An 18-year-old in Australia, for instance, can marry a 16-year-old as long as they have judicial approval.
In Iraq, Jamaica and Uruguay, children can marry with parental permission.
Different ages for boys and girls
In about one fifth of countries (38), there are different minimum ages for men and women, and almost always the girl is younger.
For example, in Bangladesh, women must be 18 and men must be 21 to marry.
In Sudan, girls can marry at 10 and boys can marry at 15 or at puberty.
Sometimes the marriage age depends on religious affiliation. In the Philippines, Muslim boys can marry at 15 and Muslim girls can marry at puberty.
In Tanzania, Muslim and Hindu girls can marry at 12 as long as the marriage is not consummated until the girl reaches the age of 15.
Laws ignored
One of the ongoing issues is that in many countries, many minimum age requirements are ignored, even if they are enshrined in law.
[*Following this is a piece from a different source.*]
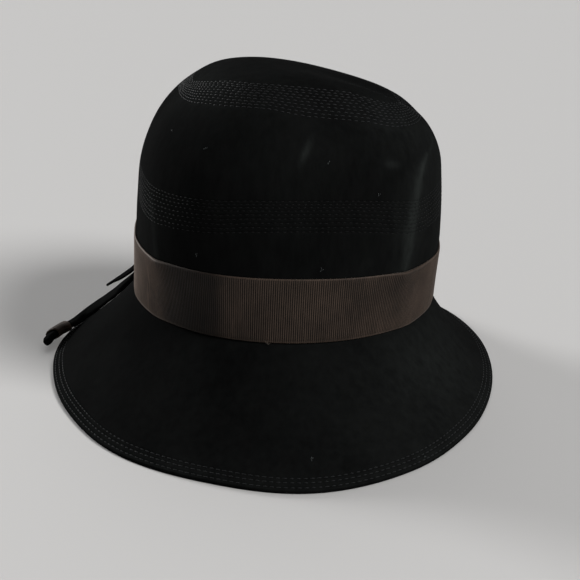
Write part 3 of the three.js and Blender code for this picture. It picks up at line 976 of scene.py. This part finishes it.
def fibres(name, roots, normals, count, length, spread, radius, material):
    """Little curled hairs, each a thin closed tube, in tufts about their roots."""
    sides, steps = 5, 6
    points, faces = [], []
    for root, normal in zip(roots, normals):
        side = unit(np.cross(normal, [0.3, 0.2, 1.0]))
        other = np.cross(normal, side)
        for _ in range(count):
            heading = RNG.uniform(0, 2 * np.pi)
            way = side * math.cos(heading) + other * math.sin(heading)
            bend = np.cross(normal, way) * RNG.uniform(-0.6, 0.6)
            start = root + (side * RNG.normal() + other * RNG.normal()) * spread
            reach = length * RNG.uniform(0.6, 1.2)
            t = np.linspace(0, 1, steps)[:, None]
            curve = way * t + bend * t ** 2 + normal * 0.5 * t * (1 - t)
            line = start + reach * curve + normal * radius * 1.3
            first = len(points)
            for i, middle in enumerate(line):
                ahead = unit(line[min(i + 1, steps - 1)] - line[max(i - 1, 0)])
                a = unit(np.cross(ahead, normal))
                b = np.cross(ahead, a)
                thick = radius * (0.35 if i in (0, steps - 1) else 1.0)
                for k in range(sides):
                    angle = 2 * math.pi * k / sides
                    points.append(middle + (a * math.cos(angle) + b * math.sin(angle)) * thick)
            tube = [tuple(v + first for v in f) for f in grid_faces(steps, sides, False)]
            tube.append(tuple(range(first, first + sides))[::-1])
            tube.append(tuple(range(first + (steps - 1) * sides, first + steps * sides)))
            faces += tube
    return make_object(name, metres(np.array(points)), faces, material)


def lint_piece():
    azimuths, places = np.array(CROWN_LINT).T
    normals = crown_normal(azimuths, places)
    roots = crown_point(azimuths, places)
    roots = roots + normals * unevenness(roots)[:, None]
    brim_azimuths, downs = np.array(BRIM_LINT).T
    brim_roots = brim_point(brim_azimuths, downs)
    brim_normals = brim_normal(brim_azimuths, downs)
    brim_roots = brim_roots + brim_normals * 0.2
    roots = np.concatenate([roots, brim_roots])
    normals = np.concatenate([normals, brim_normals])
    return fibres("lint", roots, normals, count=3, length=1.1, spread=0.22, radius=0.075,
                  material=LINT_MATERIAL)


def frayed_piece():
    azimuth = np.array([FRAYED_AZIMUTH])
    place = np.zeros(1)
    normal = crown_normal(azimuth, place + 0.02)
    root = crown_offset(azimuth, place, np.array([JOIN_GAP + RIBBON_THICKNESS + 0.3]))
    return fibres("frayed_threads", root, normal, count=9, length=1.7, spread=0.7, radius=0.07,
                  material=HAIR_MATERIAL)


crown = crown_piece()
brim = brim_piece()
band, band_run = band_piece()
tie_long = strip_piece("felt_tie_long", LONG_TIE_ROWS, LONG_TIE_TILT, LIES_TO)
tie_short = strip_piece("felt_tie_short", SHORT_TIE_ROWS, SHORT_TIE_TILT)
wrap, wrap_width, wrap_run = wrap_piece()
low_band, high_band = CROWN_STITCHING
rows_of_stitches = [
    crown_stitches(low_band, SHADED_THREAD_MATERIAL),
    crown_stitches(high_band, THREAD_MATERIAL),
    brim_stitches(),
]
lint, frayed = lint_piece(), frayed_piece()

REPLACED = (
    (crown, "crown", "felt"),
    (brim, "brim", "felt"),
    (band, "band", "ribbon"),
    (tie_long, "tie_long", "felt"),
    (tie_short, "tie_short", "felt"),
    (wrap, "tie_wrap", "ribbon"),
)
for piece, node, slot in REPLACED:
    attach(piece, "root")
    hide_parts(node)
for piece in [*rows_of_stitches, lint]:
    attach(piece, "root")
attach(frayed, "root")


def strip_cut(rows):
    """The length and flat area of a tie's strip, laid out straight, in metres."""
    place = np.linspace(0, len(rows) - 1, 200)
    middle, _, _ = strip_frame(rows, place)
    runs = np.linalg.norm(np.diff(middle, axis=0), axis=1) / 1000
    widths = row_at(rows, place)[:, 4] / 1000
    return runs.sum(), ((widths[1:] + widths[:-1]) / 2 * runs).sum()


tie_length, tie_area = strip_cut(LONG_TIE_ROWS)

# ---------------------------------------------------------------- floor, light and camera

FLOOR_COLOUR = (0.50, 0.492, 0.484, 1)
FLOOR_REACH = 14
SKY_COLOUR = (0.95, 0.97, 1.0, 1)
SKY_STRENGTH = 0.10
# name, azimuth and elevation it shines from, softness, all in degrees, and strength
LAMPS = (
    ("key", 52, 40, 22, 3.0),
    ("top", 172, 62, 50, 0.65),
    ("left_back", -130, 15, 16, 3.0),
)
CAMERA_AZIMUTH = -6.0
CAMERA_ELEVATION = 21.5
CAMERA_ROLL = 1.0
CAMERA_DISTANCE = 0.714
CAMERA_AIM = metres([4.2, 0.0, 42.5])
CAMERA_SENSOR = 36
CAMERA_LENS = 77.17

floor_material, _, _, floor_surface = material("pale_floor")
floor_surface.inputs["Base Color"].default_value = FLOOR_COLOUR
floor_surface.inputs["Roughness"].default_value = 0.7
floor_corners = [(x * FLOOR_REACH, y * FLOOR_REACH, 0) for x, y in ((-1, -1), (1, -1), (1, 1), (-1, 1))]
floor = make_object("floor", floor_corners, [(0, 1, 2, 3)], floor_material)

world = bpy.data.worlds.new("studio")
bpy.context.scene.world = world
world.use_nodes = True
sky = world.node_tree.nodes["Background"]
sky.inputs["Color"].default_value = SKY_COLOUR
sky.inputs["Strength"].default_value = SKY_STRENGTH
bpy.context.scene.view_settings.view_transform = "Standard"


def towards(azimuth, elevation):
    """The direction from the hat to a lamp or camera seen from it at these angles."""
    a, e = math.radians(azimuth), math.radians(elevation)
    return Vector((math.sin(a) * math.cos(e), -math.cos(a) * math.cos(e), math.sin(e)))


def sun(name, azimuth, elevation, softness, strength):
    data = bpy.data.lights.new(name, "SUN")
    data.angle = math.radians(softness)
    data.energy = strength
    lamp = bpy.data.objects.new(name, data)
    lamp.rotation_euler = towards(azimuth, elevation).to_track_quat("Z", "Y").to_euler()
    bpy.context.scene.collection.objects.link(lamp)


for lamp in LAMPS:
    sun(*lamp)

back = towards(CAMERA_AZIMUTH, CAMERA_ELEVATION)
camera_data = bpy.data.cameras.new("camera")
camera_data.sensor_width = CAMERA_SENSOR
camera_data.lens = CAMERA_LENS
camera = bpy.data.objects.new("camera", camera_data)
roll = Matrix.Rotation(math.radians(CAMERA_ROLL), 4, "Z")
turn = (-back).to_track_quat("-Z", "Y").to_matrix().to_4x4() @ roll
camera.matrix_world = Matrix.Translation(Vector(CAMERA_AIM) + back * CAMERA_DISTANCE) @ turn
bpy.context.scene.collection.objects.link(camera)
bpy.context.scene.camera = camera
For example, in Afghanistan, the legal minimum age for marriage is 16 (or 15 with the consent of a parent or guardian and the court) for girls and 18 for boys. However, international and local observers continued to report widespread forced and early marriage.
In Albania, although the legal minimum age is 18, under-age marriages continue, mostly in rural areas and within Roma communities.
According to action group Girls Not Brides, one in three girls in the developing world are married before the age of 18.
“Choosing when and whom to marry is one of life’s most important decisions,” said the UN Population Fund’s Executive Director, Dr Babatunde Osotimehin, at the launch of the UN initiative. “Child marriage denies millions of girls this choice each year.”